Your intuition is exactly correct - it's not just 'tone' it's 'deeper than that'.

Codex is a 'poor communicator' - which matters surprisingly a lot in these things. It's overly verbose, it often misses the point - but - it is slightly stronger in some areas.

Also - Codex now has 'Spark' which is on Cerebras, it's wildly fast - and this absolutely changes 'workflow' fundamentally.

With 'wait-thinking' - you an have 3-5 AIs going, because it takes time to process but with Cerebras-backed models ... maybe 1 or 2.

Basically - you're the 'slowpoke' doing the thinking now. The 'human is the limiting factor'. It's a weird feeling!

Codex has a more adept 'rollover' on it's context window it sort of magically does context - this is hard to compare to Claude because you don't see the rollover points as well. With Claude, it's problematic ... and helpful to 'reset' some things after a compact, but with Codex ... you just keep surfing and 'forget about the rollover'.

This is all very qualitative, you just have to try it. Spark is only on the Pro ($200/mo) version, but it's worth it for any professional use. Just try it.

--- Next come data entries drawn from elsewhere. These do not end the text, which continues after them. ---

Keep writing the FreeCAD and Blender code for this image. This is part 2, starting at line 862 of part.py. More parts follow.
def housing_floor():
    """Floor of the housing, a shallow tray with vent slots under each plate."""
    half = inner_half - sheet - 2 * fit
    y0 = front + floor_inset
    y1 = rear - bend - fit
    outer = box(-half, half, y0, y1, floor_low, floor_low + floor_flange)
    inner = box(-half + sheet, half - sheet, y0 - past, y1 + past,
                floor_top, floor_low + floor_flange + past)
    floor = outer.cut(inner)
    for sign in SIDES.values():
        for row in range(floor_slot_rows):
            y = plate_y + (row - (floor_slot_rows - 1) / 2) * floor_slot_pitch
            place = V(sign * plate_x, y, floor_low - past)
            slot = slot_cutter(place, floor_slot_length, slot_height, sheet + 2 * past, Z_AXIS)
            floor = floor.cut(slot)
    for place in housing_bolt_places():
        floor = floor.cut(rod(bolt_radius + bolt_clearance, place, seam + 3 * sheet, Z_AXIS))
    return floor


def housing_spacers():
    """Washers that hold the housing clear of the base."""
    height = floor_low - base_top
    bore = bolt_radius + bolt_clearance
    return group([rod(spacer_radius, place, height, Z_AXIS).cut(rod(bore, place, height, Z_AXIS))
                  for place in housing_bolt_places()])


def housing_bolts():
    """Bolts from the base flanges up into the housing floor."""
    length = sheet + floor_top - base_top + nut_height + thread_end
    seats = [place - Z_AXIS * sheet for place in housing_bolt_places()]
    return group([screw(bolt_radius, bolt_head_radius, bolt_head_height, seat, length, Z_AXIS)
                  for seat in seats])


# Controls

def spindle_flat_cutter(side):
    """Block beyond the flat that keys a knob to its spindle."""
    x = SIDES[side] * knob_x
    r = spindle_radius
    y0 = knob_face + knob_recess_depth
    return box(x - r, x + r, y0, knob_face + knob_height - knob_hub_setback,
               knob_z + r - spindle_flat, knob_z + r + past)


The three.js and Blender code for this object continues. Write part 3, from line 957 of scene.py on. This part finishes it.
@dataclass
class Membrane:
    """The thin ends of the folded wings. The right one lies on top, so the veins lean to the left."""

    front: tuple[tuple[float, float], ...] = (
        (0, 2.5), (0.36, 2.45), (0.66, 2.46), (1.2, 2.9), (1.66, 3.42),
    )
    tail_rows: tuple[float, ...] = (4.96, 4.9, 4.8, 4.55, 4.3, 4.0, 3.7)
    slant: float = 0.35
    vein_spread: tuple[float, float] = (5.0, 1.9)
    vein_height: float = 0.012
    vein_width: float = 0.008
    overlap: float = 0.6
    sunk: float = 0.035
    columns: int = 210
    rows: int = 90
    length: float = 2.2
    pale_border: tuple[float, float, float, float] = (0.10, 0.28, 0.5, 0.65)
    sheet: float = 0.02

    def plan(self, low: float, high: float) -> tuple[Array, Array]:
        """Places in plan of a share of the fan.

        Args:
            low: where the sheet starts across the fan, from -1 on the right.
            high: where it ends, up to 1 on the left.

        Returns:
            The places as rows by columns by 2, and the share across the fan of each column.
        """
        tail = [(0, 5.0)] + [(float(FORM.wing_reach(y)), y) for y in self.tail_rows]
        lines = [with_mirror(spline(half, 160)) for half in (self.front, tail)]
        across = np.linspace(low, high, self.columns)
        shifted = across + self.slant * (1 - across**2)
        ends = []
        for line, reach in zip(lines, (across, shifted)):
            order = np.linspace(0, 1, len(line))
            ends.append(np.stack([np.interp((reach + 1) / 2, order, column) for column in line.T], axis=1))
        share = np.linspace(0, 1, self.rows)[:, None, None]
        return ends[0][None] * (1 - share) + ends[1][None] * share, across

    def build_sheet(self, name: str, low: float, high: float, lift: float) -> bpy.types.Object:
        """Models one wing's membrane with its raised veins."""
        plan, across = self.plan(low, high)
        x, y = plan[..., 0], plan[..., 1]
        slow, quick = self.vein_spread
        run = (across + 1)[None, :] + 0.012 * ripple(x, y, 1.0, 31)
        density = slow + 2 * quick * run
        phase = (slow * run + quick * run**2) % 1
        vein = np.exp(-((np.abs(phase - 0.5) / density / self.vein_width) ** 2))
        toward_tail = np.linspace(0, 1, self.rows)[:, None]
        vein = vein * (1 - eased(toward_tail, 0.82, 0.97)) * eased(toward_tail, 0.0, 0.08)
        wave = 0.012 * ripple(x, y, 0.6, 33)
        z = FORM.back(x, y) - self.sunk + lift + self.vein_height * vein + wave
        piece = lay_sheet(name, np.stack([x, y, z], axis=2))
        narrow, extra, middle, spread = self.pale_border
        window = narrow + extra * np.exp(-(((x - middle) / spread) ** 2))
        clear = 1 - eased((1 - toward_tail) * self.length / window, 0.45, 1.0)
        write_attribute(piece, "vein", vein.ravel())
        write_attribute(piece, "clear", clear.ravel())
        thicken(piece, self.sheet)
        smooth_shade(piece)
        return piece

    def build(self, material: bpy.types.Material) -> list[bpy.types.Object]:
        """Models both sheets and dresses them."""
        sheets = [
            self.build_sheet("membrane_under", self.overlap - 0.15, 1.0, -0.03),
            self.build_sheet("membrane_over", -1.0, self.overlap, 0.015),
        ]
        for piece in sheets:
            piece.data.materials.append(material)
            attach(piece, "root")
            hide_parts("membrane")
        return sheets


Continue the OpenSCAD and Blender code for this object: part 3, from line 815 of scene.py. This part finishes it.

In my workflow - Claude Code is my 'primary worker' - I keep Codex for secondary tasks, second opinions - it's excellent for 'absorbing a whole project fast and trying to resolve an issue'.

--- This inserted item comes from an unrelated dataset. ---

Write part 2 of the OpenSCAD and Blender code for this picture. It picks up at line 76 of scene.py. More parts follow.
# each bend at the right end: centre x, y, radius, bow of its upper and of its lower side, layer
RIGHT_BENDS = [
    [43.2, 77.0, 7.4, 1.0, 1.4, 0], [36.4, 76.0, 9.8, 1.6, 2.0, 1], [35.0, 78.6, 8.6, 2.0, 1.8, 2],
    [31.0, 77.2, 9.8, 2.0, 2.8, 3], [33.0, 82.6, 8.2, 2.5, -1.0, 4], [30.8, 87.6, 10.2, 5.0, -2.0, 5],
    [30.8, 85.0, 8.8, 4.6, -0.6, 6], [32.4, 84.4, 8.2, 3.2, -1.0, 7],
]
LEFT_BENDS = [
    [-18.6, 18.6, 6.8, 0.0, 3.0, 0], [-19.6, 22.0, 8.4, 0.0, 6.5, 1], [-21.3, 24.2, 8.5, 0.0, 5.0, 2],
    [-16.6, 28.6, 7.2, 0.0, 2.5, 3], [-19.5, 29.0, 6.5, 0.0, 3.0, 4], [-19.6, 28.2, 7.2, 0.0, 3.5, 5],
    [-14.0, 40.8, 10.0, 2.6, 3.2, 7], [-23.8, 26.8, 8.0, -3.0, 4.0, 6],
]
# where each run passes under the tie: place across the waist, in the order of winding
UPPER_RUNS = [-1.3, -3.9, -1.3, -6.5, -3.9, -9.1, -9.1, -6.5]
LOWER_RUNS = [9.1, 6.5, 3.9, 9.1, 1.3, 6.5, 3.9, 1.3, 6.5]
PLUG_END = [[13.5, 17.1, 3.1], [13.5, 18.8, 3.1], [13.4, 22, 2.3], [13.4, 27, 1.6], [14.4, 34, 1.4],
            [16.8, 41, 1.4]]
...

Finally - there is a 'secret' way to use Gemini. You can use gemeni cli, and then in 'models/' there is a way to pick custom models. In order to make Gem3 Pr avail, there is some other thing you have to switch (just ask the AI), and then you can get at Gem3 Pro.

You will very quickly find what the poster here is talking about: it's a great model, but it's a 'Wild Stallion' on the harness. It's worth trying though. Also note it's much faster than Claude as well.

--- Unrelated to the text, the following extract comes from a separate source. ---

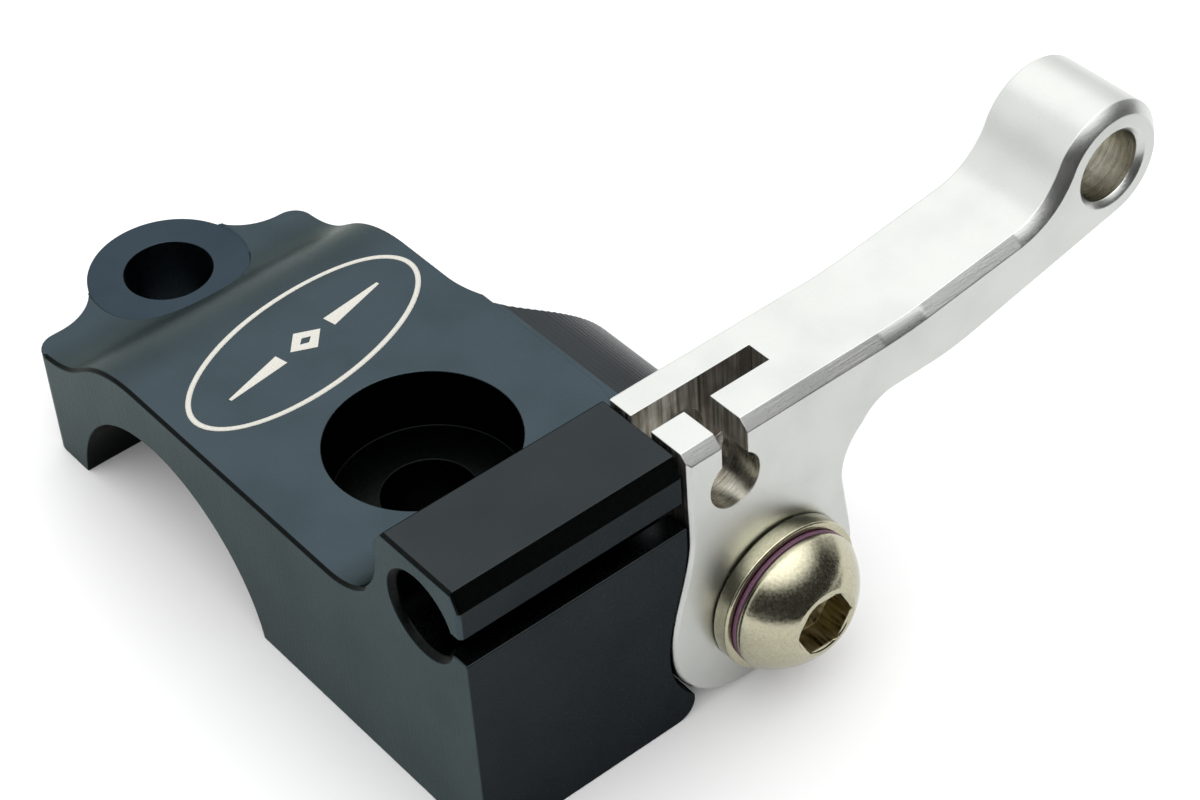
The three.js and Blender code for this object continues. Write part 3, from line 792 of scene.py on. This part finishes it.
def milled(name, grazing):
    """Cut smooth before anodising, so darker and more neutral, with faint cutter lines."""
    material, tree, shader = metal(name, (grazing, grazing, grazing))
    fine, broad = noise(tree, 0.25), noise(tree, 8.0, detail=2.0)
    connect(tree, blend(tree, spread(tree, broad, 0, 1), (0.0275, 0.0320, 0.0340), (0.0330, 0.0380, 0.0405)),
            shader, "Base Color")
    connect(tree, spread(tree, fine, 0.26, 0.32), shader, "Roughness")
    bump(tree, shader, noise(tree, 0.12, (60, 1, 1)), 0.004)
    return material


def painted_shade_black():
    """Painted shade, nearly black: painted dark reflection on the chamfers and painted shade in the bores,
    the pocket and the saddle.
    """
    material, tree, shader = metal("painted_shade_anodised", (0.6, 0.6, 0.6))
    fine = noise(tree, 0.25)
    connect(tree, blend(tree, spread(tree, fine, 0, 1), (0.006, 0.0075, 0.0072), (0.010, 0.0115, 0.011)),
            shader, "Base Color")
    connect(tree, spread(tree, fine, 0.28, 0.36), shader, "Roughness")
    return material


def satin_aluminium():
    """Fine satin with faint lines along the arm."""
    material, tree, shader = metal("satin_aluminium")
    grit, broad = noise(tree, 0.13, detail=4.0), noise(tree, 4.0, detail=2.0)
    lines = noise(tree, 0.16, (30, 1, 1))
    tone = weighted(tree, spread(tree, grit, 0, 1), 0.5, spread(tree, broad, 0, 1))
    connect(tree, blend(tree, tone, (0.52, 0.535, 0.515), (0.58, 0.59, 0.57)),
            shader, "Base Color")
    connect(tree, spread(tree, grit, 0.27, 0.38), shader, "Roughness")
    grain = bump(tree, shader, grit, 0.006)
    bump(tree, shader, lines, 0.006, grain)
    return material


def sawn_aluminium():
    """Slot walls: oily brown with the saw's marks."""
    material, tree, shader = metal("sawn_aluminium")
    marks, stain = noise(tree, 0.22, (1, 1, 30)), noise(tree, 1.2)
    tone = add(tree, "Math", {"operation": "MULTIPLY"})
    tree.links.new(spread(tree, stain, 0.6, 1.4), tone.inputs[0])
    tree.links.new(spread(tree, marks, 0.0, 1.0), tone.inputs[1])
    connect(tree, blend(tree, tone.outputs[0], (0.24, 0.215, 0.185), (0.78, 0.765, 0.72)),
            shader, "Base Color")
    connect(tree, spread(tree, marks, 0.28, 0.5), shader, "Roughness")
    bump(tree, shader, marks, 0.03)
    return material


def reamed_aluminium():
    """Hole walls: bright rings round the hole, with a warm film."""
    material, tree, shader = metal("reamed_aluminium")
    rings, stain = noise(tree, 0.25, (12, 1, 12)), noise(tree, 1.5)
    connect(tree, blend(tree, spread(tree, stain, 0, 1), (0.34, 0.32, 0.26), (0.62, 0.61, 0.55)),
            shader, "Base Color")
    connect(tree, spread(tree, rings, 0.2, 0.34), shader, "Roughness")
    bump(tree, shader, rings, 0.02)
    return material


def stainless():
    """Warm polished steel with a faint ripple."""
    material, tree, shader = metal("stainless")
    fine = noise(tree, 0.2)
    connect(tree, blend(tree, spread(tree, fine, 0, 1), (0.39, 0.37, 0.265), (0.50, 0.48, 0.36)),
            shader, "Base Color")
    connect(tree, spread(tree, fine, 0.14, 0.24), shader, "Roughness")
    bump(tree, shader, noise(tree, 0.5), 0.01)
    return material


def socket_brown():
    """Broached socket with a dark film and scratches."""
    material, tree, shader = metal("socket_film")
    marks = noise(tree, 0.3, (1, 6, 1), detail=5.0)
    connect(tree, blend(tree, spread(tree, marks, 0, 1), (0.12, 0.09, 0.04), (0.60, 0.53, 0.32)),
            shader, "Base Color")
    connect(tree, spread(tree, marks, 0.2, 0.45), shader, "Roughness")
    bump(tree, shader, marks, 0.05)
    return material


def bronze():
    """Turned bearing bronze."""
    material, tree, shader = metal("turned_bronze")
    fine = noise(tree, 0.2)
    connect(tree, blend(tree, spread(tree, fine, 0, 1), (0.50, 0.36, 0.18), (0.62, 0.46, 0.26)),
            shader, "Base Color")
    connect(tree, spread(tree, fine, 0.25, 0.4), shader, "Roughness")
    return material


def plum_ring_colour():
    """Dull plum colour of the thin ring between the screw head and the washer."""
    material, tree, shader = new_material("plum_ring_tone")
    fine = noise(tree, 0.12)
    connect(tree, blend(tree, spread(tree, fine, 0, 1), (0.07, 0.025, 0.05), (0.15, 0.065, 0.115)),
            shader, "Base Color")
    connect(tree, spread(tree, fine, 0.4, 0.6), shader, "Roughness")
    bump(tree, shader, fine, 0.01)
    return material


def etched():
    """Matt ivory where the anodising was etched away."""
    material, tree, shader = new_material("etched_ivory")
    fine = noise(tree, 0.12)
    connect(tree, blend(tree, spread(tree, fine, 0, 1), (0.44, 0.43, 0.385), (0.56, 0.55, 0.50)),
            shader, "Base Color")
    connect(tree, spread(tree, fine, 0.6, 0.8), shader, "Roughness")
    return material


def paper():
    """Matt pale paper, nearly even."""
    material, tree, shader = new_material("pale_floor")
    soft = noise(tree, 40.0, detail=1.0)
    connect(tree, blend(tree, spread(tree, soft, 0, 1), (0.78, 0.78, 0.78), (0.80, 0.80, 0.80)),
            shader, "Base Color")
    shader.inputs["Roughness"].default_value = 0.9
    return material


# ---- studio --------------------------------------------------------------------------------------

AZIMUTH, ELEVATION, ROLL = -36.774, 42.34, -4.145  # the photo's viewing angle, in degrees
EYE = (-0.0788646, -0.140635, 0.150642)  # metres
FOCUS, SENSOR = 91.97, 36.0
AIM = (0.01, -0.01, 0.01)  # the light points here
CARD_LOW, CARD_HIGH = (-300, -900, 0.2), (110, -75, 0.4)  # millimetres


def camera():
    """Camera at the photo's viewing angle, built from its three turns."""
    a, e, r = (math.radians(v) for v in (AZIMUTH, ELEVATION, ROLL))
    back = Vector((math.sin(a) * math.cos(e), -math.cos(a) * math.cos(e), math.sin(e)))
    level = Vector((math.cos(a), math.sin(a), 0))
    plumb = back.cross(level)
    right = level * math.cos(r) + plumb * math.sin(r)
    up = back.cross(right)
    data = bpy.data.cameras.new("camera")
    data.lens, data.sensor_width, data.clip_start, data.clip_end = FOCUS, SENSOR, 0.005, 20.0
    made = bpy.data.objects.new("camera", data)
    made.matrix_world = Matrix.Translation(EYE) @ Matrix((right, up, back)).transposed().to_4x4()
    scene.collection.objects.link(made)
    scene.camera = made


def softbox(name, place, size, power):
    """A rectangular light aimed at the object."""
    data = bpy.data.lights.new(name, "AREA")
    data.shape, data.size, data.size_y, data.energy = "RECTANGLE", *size, power
    made = bpy.data.objects.new(name, data)
    made.location = place
    made.rotation_euler = (Vector(AIM) - Vector(place)).to_track_quat("-Z", "Y").to_euler()
    made.visible_camera = False
    scene.collection.objects.link(made)


def world():
    """Even white light from all round, which is the background too."""
    scene.world = bpy.data.worlds.new("studio")
    scene.world.use_nodes = True
    shade = scene.world.node_tree.nodes["Background"]
    shade.inputs["Color"].default_value = (1.0, 1.0, 1.0, 1)
    shade.inputs["Strength"].default_value = 1.6
    scene.world.cycles_visibility.glossy = False  # reflections see the light tent instead


def floor():
    """Plain pale floor, a hair below the object."""
    bpy.ops.mesh.primitive_plane_add(size=6, location=(0, 0, -0.00002))
    made = bpy.context.object
    made.name = "floor"
    made.data.materials.append(paper())


def ramp(tree, value, low, high, dark, bright):
    """Rises smoothly from dark to bright while a value goes from low to high."""
    step = {"interpolation_type": "SMOOTHSTEP"}
    out = add(tree, "MapRange", step, Value=value, From_Min=low, From_Max=high, To_Min=dark, To_Max=bright)
    return out.outputs["Result"]


def only_reflected(made):
    """Hides an object from everything but reflections."""
    for rays in ("camera", "diffuse", "transmission", "volume_scatter", "shadow"):
        setattr(made, "visible_" + rays, False)


def tent():
    """Light tent that only reflections see: bright overhead and behind, dark low down in front."""
    bm = bmesh.new()
    bmesh.ops.create_icosphere(bm, subdivisions=4, radius=1.0)
    made = shown("light_tent", bm)
    only_reflected(made)
    material = bpy.data.materials.new("light_tent")
    material.use_nodes = True
    tree = material.node_tree
    tree.nodes.clear()
    way = add(tree, "SeparateXYZ", Vector=add(tree, "TexCoord").outputs["Object"]).outputs
    behind = ramp(tree, way["Z"], 0.0, 0.6, 1.0, 1.28)
    in_front = ramp(tree, way["Z"], 0.45, 0.9, 0.05, 2.8)
    front_share = ramp(tree, way["Y"], 0.2, -0.5, 0.0, 1.0)
    level = add(tree, "Mix", {"data_type": "FLOAT"}, Factor=front_share)
    tree.links.new(behind, level.inputs[2])
    tree.links.new(in_front, level.inputs[3])
    glow = add(tree, "Emission", Strength=level.outputs[0])
    out = add(tree, "OutputMaterial")
    tree.links.new(glow.outputs[0], out.inputs["Surface"])
    material.cycles.emission_sampling = "NONE"
    made.data.materials.append(material)


def dark_card():
    """Black card on the floor in front, out of the picture's sight: only reflections see it."""
    made = block(CARD_LOW, CARD_HIGH)
    made.name = "dark_card"
    made.data.transform(Matrix.Scale(MM, 4))
    only_reflected(made)
    material, _, shader = new_material("dark_card")
    shader.inputs["Base Color"].default_value = (0.01, 0.01, 0.01, 1)
    shader.inputs["Roughness"].default_value = 1.0
    shader.inputs["Specular IOR Level"].default_value = 0.0
    made.data.materials.append(material)


# ---- scene ---------------------------------------------------------------------------------------

clamp_body()
lever()
bushing()
washer()
head_ring()
screw()
mark()
camera()
floor()
world()
tent()
dark_card()
softbox("overhead", (0.15, 0.25, 0.45), (0.5, 0.4), 0.25)
scene.view_settings.view_transform = "Standard"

Spark is fun and cool, but it isn't some revolution. It's a different workflow, but not suitable for everything that you're use GPT5.2 for with thinking set to high, for example, it's way more dumb and makes more mistakes, while 5.2 will carefully thread through a large codebase and spend 40 minutes just to validate the change actually didn't break anything, as long as you provide prompts for it.

Spark on the other hand is a bit faster at reaching a point when it says "Done!", even when there is lots more it could do. The context size is also very limiting, you need to really divide and conquer your tasks, otherwise it'll gather files and context, then start editing one file, trigger the automatic context compaction, then forget what it was doing and begin again, repeating tons of time and essentially making you wait 20 minutes for the change anyways.

Personally I keep codex GPT5.2 as the everyday model, because most of the stuff I do I only want to do once, and I want it to 100% follow my prompt to the letter. I've played around a bunch with spark this week, and been fun as it's way faster, but also completely different way of working, more hands-on, and still not as good as even the gpt-codex models. Personally I wouldn't get ChatGPT Pro only for Spark (but I would get it for the Pro mode in ChatGPT, doesn't seem to get better than that).

  • Spark is the 'same model and harness' but on Cerebras.

    Your intuition may be deceiving you, maybe assuming it's a speed/quality trade-off, it's not.

    It's just faster hardware.

    No IQ tradeoff.

    If you toy around with Cerebras directly, you get a feel for it.

    Edit: see note below, I'm wrong. Not same model.

Agree with this except that spark is good or worth it. Absolutely not for $200, it's a step or two below opus 4.6 for actual reasoning.